Work instructions: Output every line below exactly.

** Start Recorded data **

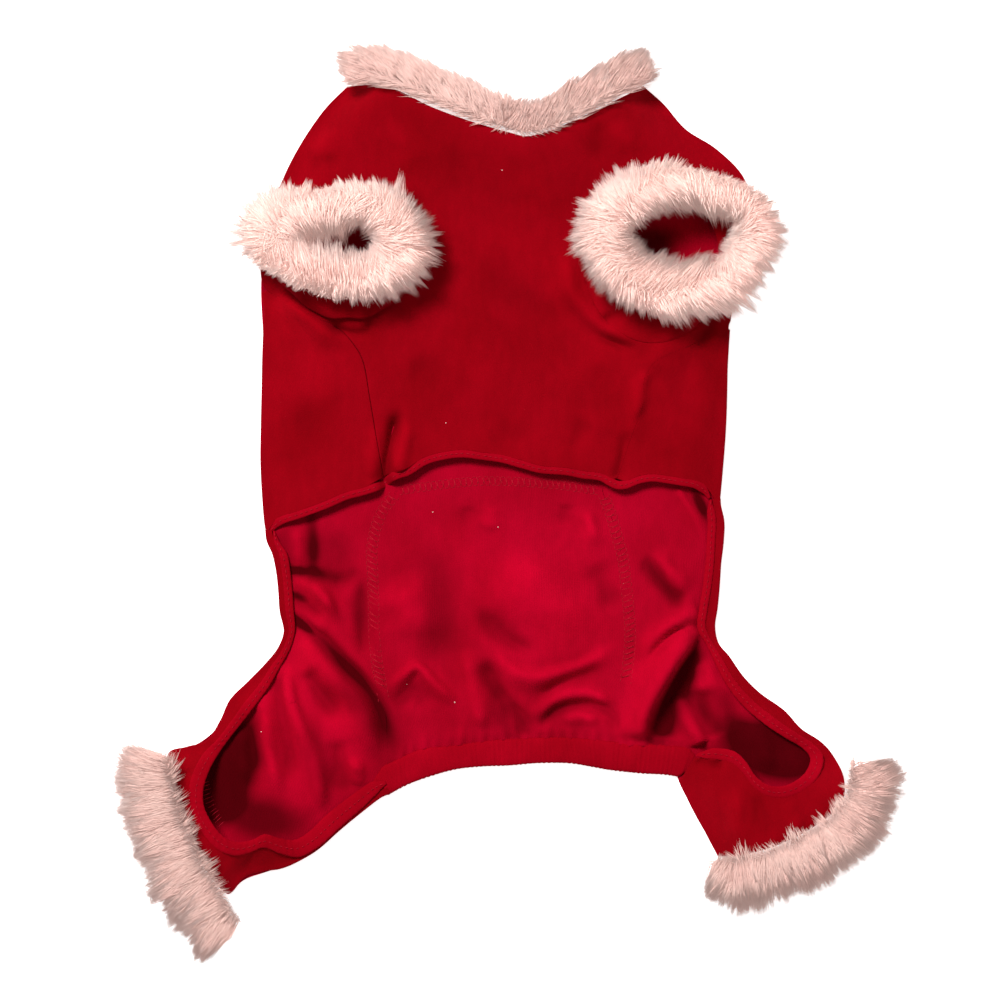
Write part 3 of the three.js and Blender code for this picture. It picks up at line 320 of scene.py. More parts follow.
NEAR_CREASES = [
    # pleat beside the left side seam
    (-3.8, 2.2, 2.8, 0.25, 0.0, [(-52.5, 46.5), (-56.5, 39), (-59, 30), (-60.7, 20), (-61.5, 8)]),
    (1.6, 3.5, 3.0, 0.3, 0.1, [(-49, 40), (-52, 28), (-54.5, 14)]),
    (1.0, 3.0, 3.0, 0.3, 0.1, [(-66, 40), (-67.5, 26), (-68.5, 12)]),
    # drawn up to the right cuff
    (2.4, 4.0, 5.0, 0.3, 0.3, [(26, 132), (29.5, 116), (33, 100), (42, 89), (54, 83), (64, 79), (69, 72)]),
    (-3.0, 3.2, 3.4, 0.3, 0.3, [(25, 108), (33, 94), (43, 85), (55, 78.5), (66, 75)]),
    (-1.2, 8.0, 8.0, 0.4, 0.3, [(-20, 124), (0, 104), (20, 93), (36, 87)]),
    (1.1, 9.0, 9.0, 0.4, 0.4, [(-14, 140), (8, 122), (22, 106)]),
    (1.0, 9.0, 9.0, 0.4, 0.4, [(18, 54), (38, 66), (58, 82)]),
    (-2.4, 3.0, 4.0, 0.2, 0.2, [(105, 93), (99, 83), (92, 76)]),
    (-1.8, 2.6, 3.0, 0.3, 0.3, [(45, 88), (52, 92.5), (60, 96.5)]),
    (1.6, 3.0, 4.0, 0.2, 0.3, [(70, 66), (66, 57), (65, 48), (60, 40)]),
    (-0.9, 5.0, 5.0, 0.3, 0.3, [(41, 42), (36, 32), (29, 24)]),
    (0.9, 5.0, 5.0, 0.3, 0.3, [(47, 46), (42, 34), (38, 22)]),
    (-1.4, 2.6, 3.2, 0.3, 0.1, [(58.5, 36), (57, 24), (54.5, 10)]),
    (0.9, 4.0, 4.0, 0.4, 0.3, [(64, 62), (64, 44), (62, 28)]),
    (-1.2, 8.0, 7.0, 0.4, 0.4, [(-50, 72), (-41, 64), (-31, 56)]),
    (0.8, 10.0, 10.0, 0.4, 0.4, [(-30, 90), (-14, 66), (0, 44)]),
    (-0.8, 7.0, 7.0, 0.4, 0.4, [(-12, 36), (2, 31), (14, 30)]),
    # below the left sleeve
    (-1.9, 2.0, 2.6, 0.3, 0.3, [(-91, 90), (-84, 86), (-76, 84), (-66, 86)]),
    (-1.6, 2.2, 2.2, 0.4, 0.4, [(-66.5, 90.5), (-70, 87.5), (-73, 87.5)]),
    (2.6, 4.0, 5.0, 0.2, 0.3, [(-120, 104), (-105, 95), (-92, 85), (-82, 78)]),
    (-2.2, 3.0, 3.0, 0.2, 0.2, [(-112, 107.5), (-101, 98.5), (-91, 90), (-81, 83)]),
    (0.9, 7.0, 7.0, 0.4, 0.4, [(-104, 78), (-94, 60), (-90, 40)]),
    (-0.8, 7.0, 7.0, 0.4, 0.4, [(-110, 52), (-100, 34), (-92, 18)]),
    # shoulders and the belly's upper part
    (1.4, 3.5, 4.0, 0.3, 0.4, [(-101, 176), (-93, 180), (-86, 188)]),
    (-1.3, 3.5, 3.5, 0.3, 0.4, [(-100, 168), (-90, 170), (-82, 168)]),
    (1.0, 6.0, 6.0, 0.4, 0.4, [(-60, 190), (-50, 176), (-46, 160)]),
    (-0.8, 6.0, 6.0, 0.4, 0.4, [(-30, 178), (-26, 160), (-28, 144)]),
    (-1.2, 4.0, 5.0, 0.3, 0.4, [(46, 190), (45, 178), (46, 166)]),
    (1.1, 4.0, 5.0, 0.3, 0.4, [(56, 192), (58, 182), (66, 174)]),
    (0.8, 9.0, 9.0, 0.4, 0.4, [(10, 168), (14, 150), (6, 132)]),
    # right flank, below the cuff
    (-2.0, 3.0, 3.0, 0.3, 0.3, [(108, 99), (100, 92), (91, 88)]),
    (1.2, 6.0, 6.0, 0.4, 0.4, [(78, 84), (74, 72), (72, 60)]),
    (-0.9, 6.0, 6.0, 0.4, 0.4, [(92, 78), (86, 58), (84, 38)]),
    (0.9, 6.0, 6.0, 0.4, 0.4, [(100, 60), (98, 40), (95, 20)]),
    # near halves of the hind legs
    (1.6, 3.0, 4.0, 0.3, 0.3, [(-146, -196), (-140, -184), (-137, -176)]),
    (-1.5, 2.5, 2.5, 0.2, 0.3, [(-132, -186), (-131, -180), (-128, -176)]),
    (-1.4, 2.4, 2.0, 0.2, 0.2, [(93, -128.6), (100, -131.5), (108, -131)]),
    (1.3, 4.0, 4.0, 0.3, 0.3, [(112, -142), (113, -156), (112, -170)]),
    (-1.2, 4.0, 4.0, 0.3, 0.3, [(123, -144), (126, -158), (131, -168)]),
    (1.2, 4.0, 4.0, 0.3, 0.3, [(139, -148), (141, -158), (147, -164)]),
]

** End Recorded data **

Solution for this task:
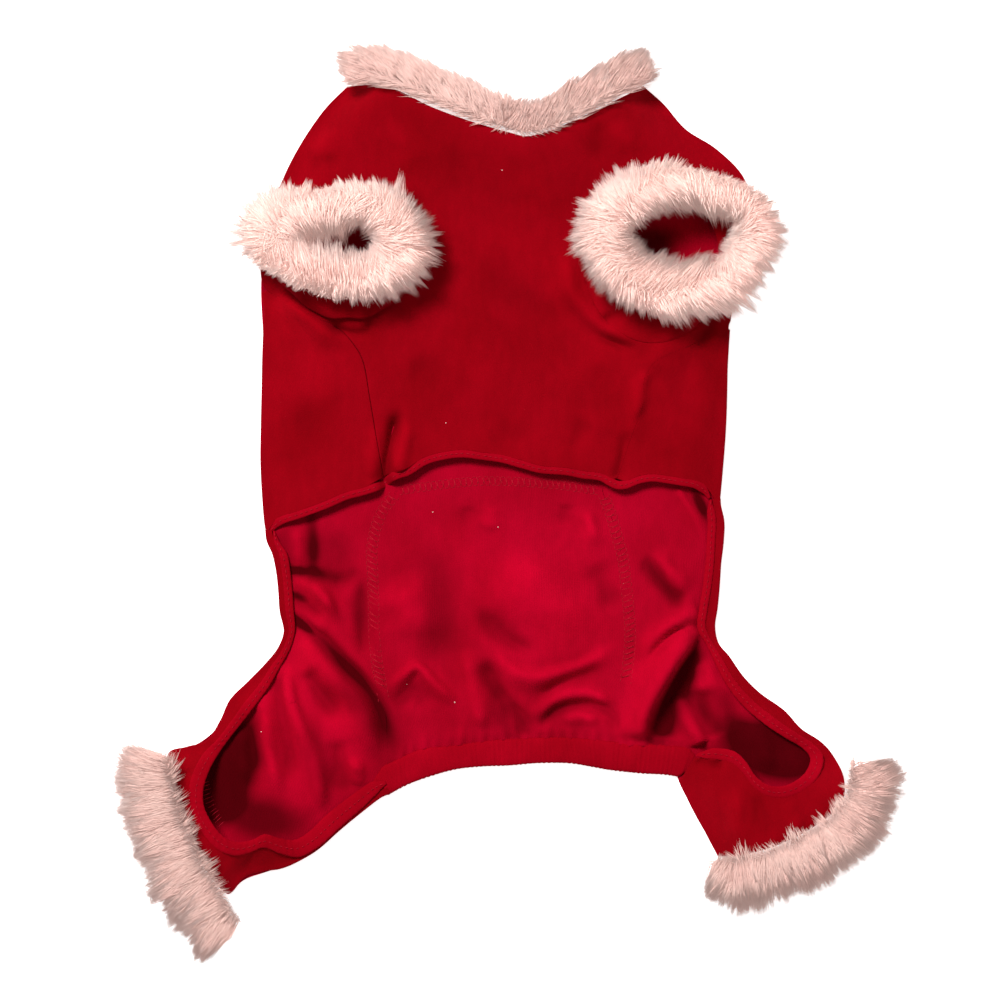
Write part 3 of the three.js and Blender code for this picture. It picks up at line 320 of scene.py. More parts follow.
NEAR_CREASES = [
    # pleat beside the left side seam
    (-3.8, 2.2, 2.8, 0.25, 0.0, [(-52.5, 46.5), (-56.5, 39), (-59, 30), (-60.7, 20), (-61.5, 8)]),
    (1.6, 3.5, 3.0, 0.3, 0.1, [(-49, 40), (-52, 28), (-54.5, 14)]),
    (1.0, 3.0, 3.0, 0.3, 0.1, [(-66, 40), (-67.5, 26), (-68.5, 12)]),
    # drawn up to the right cuff
    (2.4, 4.0, 5.0, 0.3, 0.3, [(26, 132), (29.5, 116), (33, 100), (42, 89), (54, 83), (64, 79), (69, 72)]),
    (-3.0, 3.2, 3.4, 0.3, 0.3, [(25, 108), (33, 94), (43, 85), (55, 78.5), (66, 75)]),
    (-1.2, 8.0, 8.0, 0.4, 0.3, [(-20, 124), (0, 104), (20, 93), (36, 87)]),
    (1.1, 9.0, 9.0, 0.4, 0.4, [(-14, 140), (8, 122), (22, 106)]),
    (1.0, 9.0, 9.0, 0.4, 0.4, [(18, 54), (38, 66), (58, 82)]),
    (-2.4, 3.0, 4.0, 0.2, 0.2, [(105, 93), (99, 83), (92, 76)]),
    (-1.8, 2.6, 3.0, 0.3, 0.3, [(45, 88), (52, 92.5), (60, 96.5)]),
    (1.6, 3.0, 4.0, 0.2, 0.3, [(70, 66), (66, 57), (65, 48), (60, 40)]),
    (-0.9, 5.0, 5.0, 0.3, 0.3, [(41, 42), (36, 32), (29, 24)]),
    (0.9, 5.0, 5.0, 0.3, 0.3, [(47, 46), (42, 34), (38, 22)]),
    (-1.4, 2.6, 3.2, 0.3, 0.1, [(58.5, 36), (57, 24), (54.5, 10)]),
    (0.9, 4.0, 4.0, 0.4, 0.3, [(64, 62), (64, 44), (62, 28)]),
    (-1.2, 8.0, 7.0, 0.4, 0.4, [(-50, 72), (-41, 64), (-31, 56)]),
    (0.8, 10.0, 10.0, 0.4, 0.4, [(-30, 90), (-14, 66), (0, 44)]),
    (-0.8, 7.0, 7.0, 0.4, 0.4, [(-12, 36), (2, 31), (14, 30)]),
    # below the left sleeve
    (-1.9, 2.0, 2.6, 0.3, 0.3, [(-91, 90), (-84, 86), (-76, 84), (-66, 86)]),
    (-1.6, 2.2, 2.2, 0.4, 0.4, [(-66.5, 90.5), (-70, 87.5), (-73, 87.5)]),
    (2.6, 4.0, 5.0, 0.2, 0.3, [(-120, 104), (-105, 95), (-92, 85), (-82, 78)]),
    (-2.2, 3.0, 3.0, 0.2, 0.2, [(-112, 107.5), (-101, 98.5), (-91, 90), (-81, 83)]),
    (0.9, 7.0, 7.0, 0.4, 0.4, [(-104, 78), (-94, 60), (-90, 40)]),
    (-0.8, 7.0, 7.0, 0.4, 0.4, [(-110, 52), (-100, 34), (-92, 18)]),
    # shoulders and the belly's upper part
    (1.4, 3.5, 4.0, 0.3, 0.4, [(-101, 176), (-93, 180), (-86, 188)]),
    (-1.3, 3.5, 3.5, 0.3, 0.4, [(-100, 168), (-90, 170), (-82, 168)]),
    (1.0, 6.0, 6.0, 0.4, 0.4, [(-60, 190), (-50, 176), (-46, 160)]),
    (-0.8, 6.0, 6.0, 0.4, 0.4, [(-30, 178), (-26, 160), (-28, 144)]),
    (-1.2, 4.0, 5.0, 0.3, 0.4, [(46, 190), (45, 178), (46, 166)]),
    (1.1, 4.0, 5.0, 0.3, 0.4, [(56, 192), (58, 182), (66, 174)]),
    (0.8, 9.0, 9.0, 0.4, 0.4, [(10, 168), (14, 150), (6, 132)]),
    # right flank, below the cuff
    (-2.0, 3.0, 3.0, 0.3, 0.3, [(108, 99), (100, 92), (91, 88)]),
    (1.2, 6.0, 6.0, 0.4, 0.4, [(78, 84), (74, 72), (72, 60)]),
    (-0.9, 6.0, 6.0, 0.4, 0.4, [(92, 78), (86, 58), (84, 38)]),
    (0.9, 6.0, 6.0, 0.4, 0.4, [(100, 60), (98, 40), (95, 20)]),
    # near halves of the hind legs
    (1.6, 3.0, 4.0, 0.3, 0.3, [(-146, -196), (-140, -184), (-137, -176)]),
    (-1.5, 2.5, 2.5, 0.2, 0.3, [(-132, -186), (-131, -180), (-128, -176)]),
    (-1.4, 2.4, 2.0, 0.2, 0.2, [(93, -128.6), (100, -131.5), (108, -131)]),
    (1.3, 4.0, 4.0, 0.3, 0.3, [(112, -142), (113, -156), (112, -170)]),
    (-1.2, 4.0, 4.0, 0.3, 0.3, [(123, -144), (126, -158), (131, -168)]),
    (1.2, 4.0, 4.0, 0.3, 0.3, [(139, -148), (141, -158), (147, -164)]),
]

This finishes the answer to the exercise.